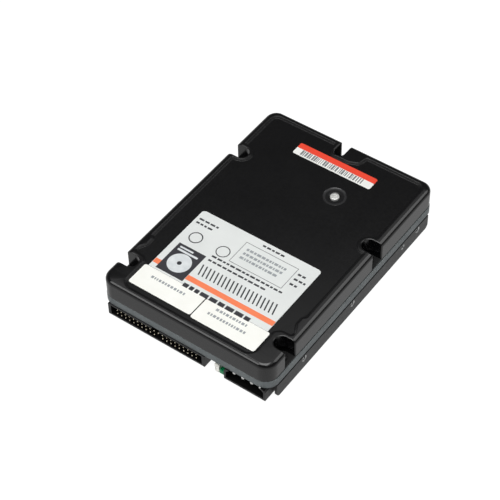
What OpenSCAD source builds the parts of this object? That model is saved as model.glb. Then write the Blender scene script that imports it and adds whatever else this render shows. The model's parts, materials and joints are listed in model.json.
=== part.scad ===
// Hard disk drive in the 3.5 inch, one inch high form, with its disc pack,
// actuator, circuit board and connectors. Millimetres.
// The origin is the middle of the underside. +Y points away from the
// connectors, +Z points up through the cover.

/* [Disc pack] */
// Diameter of a platter
platter_d = 95; // [93:0.5:105]
// Thickness of a platter
platter_t = 0.8; // [0.6:0.05:1.2]
// Free height between the two platters
platter_gap = 3.2; // [3:0.05:4]
// Radius of the hub where the platters sit
hub_r = 12.5; // [11.5:0.1:14]
// How far the ledge under the lower platter reaches past the hub
ledge_w = 3.5; // [2.5:0.1:4.5]
// Thickness of that ledge
ledge_t = 2; // [1.5:0.1:2.2]
// Thickness of the disc clamp over the hub
clamp_t = 0.9; // [0.7:0.05:1.1]
// Radius of the screw circle in the disc clamp
clamp_screw_circle_r = 9.9; // [9.5:0.1:10.5]
// Number of clamp screws
clamp_screws_n = 6; // [4:1:8]

/* [Spindle motor] */
// Radius of the spindle shaft
shaft_r = 2.5; // [2:0.1:3]
// Radial thickness of a bearing race
race_t = 0.9; // [0.7:0.05:1.1]
// Radius of a spindle bearing ball
ball_r = 0.55; // [0.45:0.05:0.65]
// Height of a spindle bearing
bearing_h = 3; // [2.4:0.1:3.4]
// Balls in a spindle bearing
balls_n = 9; // [7:1:11]
// Wall of the bearing tube
tube_wall = 1.5; // [1.2:0.1:1.8]
// Radial thickness of the rotor magnet
magnet_ring_t = 1.1; // [0.9:0.05:1.3]
// Height of the rotor magnet
magnet_ring_h = 3.8; // [3.2:0.1:4]
// Wall of the hub skirt round the magnet
skirt_wall = 1.1; // [0.9:0.05:1.4]
// Poles of the stator
stator_poles = 9; // [6:3:12]
// Thickness of the stator core
core_t = 2.4; // [1.8:0.1:2.8]
// Thickness of the motor flange
motor_flange_t = 1.6; // [1.2:0.1:2]
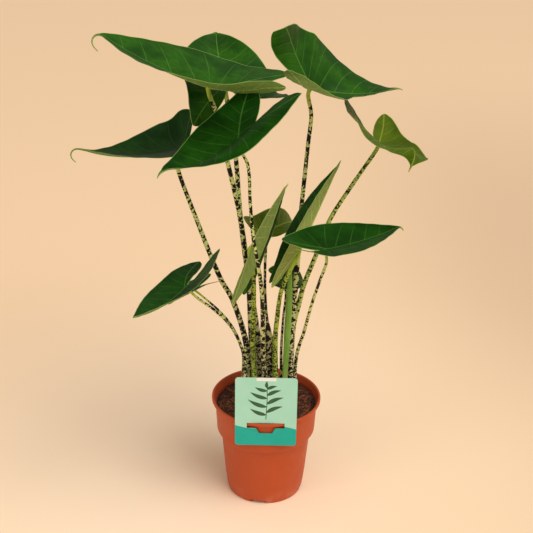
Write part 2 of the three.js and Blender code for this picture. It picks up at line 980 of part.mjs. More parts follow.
function circle(middle, aim, across, radius) {
  const points = [];
  for (let i = 0; i < stalkSides; i++) {
    const angle = (i * 2 * Math.PI) / stalkSides;
    const point = middle.clone();
    point.addScaledVector(aim, radius * Math.cos(angle));
    point.addScaledVector(across, radius * Math.sin(angle));
    points.push(point);
  }
  return points;
}

// A point this far under the blade, at flat coordinates near the stalk. Between the midrib and the
// first row of points the underside is straight.
function underBlade(leaf, x, y, distance) {
  const side = y >= 0 ? 0 : 1;
  const firstRow = rowShares[1] * (x >= 0 ? frontWidth(leaf, x) : lobeOuter(leaf, side, -x / leaf.lobes));
  const across = Math.abs(y) / firstRow;
  const ribNormal = upNormal(leaf, 0, x, 0).add(upNormal(leaf, 1, x, 0)).normalize();
  const atRib = bladePoint(leaf, side, x, 0).addScaledVector(ribNormal, -ribAt(leaf, x) - distance);
  const rowNormal = upNormal(leaf, side, x, firstRow);
  const atRow = bladePoint(leaf, side, x, firstRow).addScaledVector(rowNormal, -bladeThickness - distance);
  return atRib.lerp(atRow, across);
}

function upNormal(leaf, side, x, y) {
  const step = 0.5;
  const here = bladePoint(leaf, side, x, y);
  const ahead = bladePoint(leaf, side, x + step, y).sub(here);
  const outward = bladePoint(leaf, side, x, y + step).sub(here);
  const normal = new THREE.Vector3().crossVectors(ahead, outward).normalize();
  return side === 0 ? normal : normal.negate();
}

function stalkGeometry(leaf) {
  const rings = stalkRings(leaf, 0);
  if (leaf.notch) {
    return closedFromRings(centreOf(rings[0]), rings, centreOf(rings[rings.length - 1]));
  }
  const top = [];
  const radius = leaf.stalkRadii[1];
  for (let i = 0; i < stalkSides; i++) {
    const angle = (i * 2 * Math.PI) / stalkSides;
    top.push(underBlade(leaf, radius * Math.cos(angle), radius * Math.sin(angle), gap));
  }
  rings.push(top);
  const start = centreOf(rings[0]);
  const end = underBlade(leaf, 0, 0, gap);
  return closedFromRings(start, rings, end);
}

function centreOf(points) {
  const sum = new THREE.Vector3();
  for (const point of points) {
    sum.add(point);
  }
  return sum.divideScalar(points.length);
}

// Hole for a stalk in the soil: its lowest stretch, grown by the clearance
function holeSolid(rings) {
  const above = rings.findIndex((ring) => centreOf(ring).z > soilTop + clearOfSoil);
  const low = rings.slice(0, above + 1);
  const start = centreOf(low[0]);
  const drop = new THREE.Vector3(0, 0, -gap);
  low[0] = low[0].map((point) => point.clone().add(drop));
  return solid(closedFromRings(start.add(drop), low, centreOf(low[low.length - 1])));
}

// New leaf
function spearRings(grow) {
  const route = spearPath.map((point) => new THREE.Vector3(...point));
  const foot = route[0].clone().setZ(soilTop - stalkDepth);
  const curve = new THREE.CatmullRomCurve3([foot, ...route], false, "centripetal");
  const rings = [];
  let aim = new THREE.Vector3(0, -1, 0);
  for (const share of spearShares) {
    const tangent = curve.getTangentAt(share);
    aim = aim.projectOnPlane(tangent).normalize();
    const across = new THREE.Vector3().crossVectors(tangent, aim);
    rings.push(circle(curve.getPointAt(share), aim, across, valueAt(spearRadii, share) + grow));
  }
  return rings;
}

function valueAt(pairs, share) {
  for (let i = 1; i < pairs.length; i++) {
    const [lowShare, low] = pairs[i - 1];
    const [highShare, high] = pairs[i];
    if (share <= highShare) {
      return mix(low, high, (share - lowShare) / (highShare - lowShare));
    }
  }
  return pairs[pairs.length - 1][1];
}

function spearGeometry() {
  const rings = spearRings(0);
  return closedFromRings(centreOf(rings[0]), rings, centreOf(rings[rings.length - 1]));
}

// The whole plant in its pot
const plant = new THREE.Group();

function addPiece(name, geometry, material) {
  geometry.computeVertexNormals();
  const mesh = new THREE.Mesh(geometry, material);
  mesh.name = name;
  plant.add(mesh);
}

addPiece("pot", potGeometry(), terracottaPlastic());

let soil = soilSolid();
for (const leaf of leaves) {
  soil = soil.subtract(holeSolid(stalkRings(leaf, gap)));
}
soil = soil.subtract(holeSolid(spearRings(gap)));
addPiece("soil", geometryOf(soil), pottingSoil());

addPiece("plant_card", cardGeometry(), printedCard());

for (const leaf of leaves) {
  addPiece(`${leaf.name}_blade`, bladeGeometry(leaf), leaf.young ? youngLeafSkin() : leafSkin());
  addPiece(`${leaf.name}_stalk`, stalkGeometry(leaf), leaf.young ? youngStalk() : bandedStalk());
}

addPiece("new_leaf", spearGeometry(), newLeafSkin());

export default plant;
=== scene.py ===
import math

import bpy
import numpy as np
from mathutils import Matrix, Quaternion, Vector, noise


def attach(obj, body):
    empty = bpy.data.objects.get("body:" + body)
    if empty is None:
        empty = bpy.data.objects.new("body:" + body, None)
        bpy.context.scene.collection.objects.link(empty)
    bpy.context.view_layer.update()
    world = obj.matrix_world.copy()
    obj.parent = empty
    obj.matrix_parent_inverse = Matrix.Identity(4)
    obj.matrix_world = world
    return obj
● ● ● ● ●
Quote word for word every line from the one that has "let soil = soilSolid();" through the one that has "obj.matrix_world = world".

let soil = soilSolid();
for (const leaf of leaves) {
  soil = soil.subtract(holeSolid(stalkRings(leaf, gap)));
}
soil = soil.subtract(holeSolid(spearRings(gap)));
addPiece("soil", geometryOf(soil), pottingSoil());

addPiece("plant_card", cardGeometry(), printedCard());

for (const leaf of leaves) {
  addPiece(`${leaf.name}_blade`, bladeGeometry(leaf), leaf.young ? youngLeafSkin() : leafSkin());
  addPiece(`${leaf.name}_stalk`, stalkGeometry(leaf), leaf.young ? youngStalk() : bandedStalk());
}

addPiece("new_leaf", spearGeometry(), newLeafSkin());

export default plant;
=== scene.py ===
import math

import bpy
import numpy as np
from mathutils import Matrix, Quaternion, Vector, noise


def attach(obj, body):
    empty = bpy.data.objects.get("body:" + body)
    if empty is None:
        empty = bpy.data.objects.new("body:" + body, None)
        bpy.context.scene.collection.objects.link(empty)
    bpy.context.view_layer.update()
    world = obj.matrix_world.copy()
    obj.parent = empty
    obj.matrix_parent_inverse = Matrix.Identity(4)
    obj.matrix_world = world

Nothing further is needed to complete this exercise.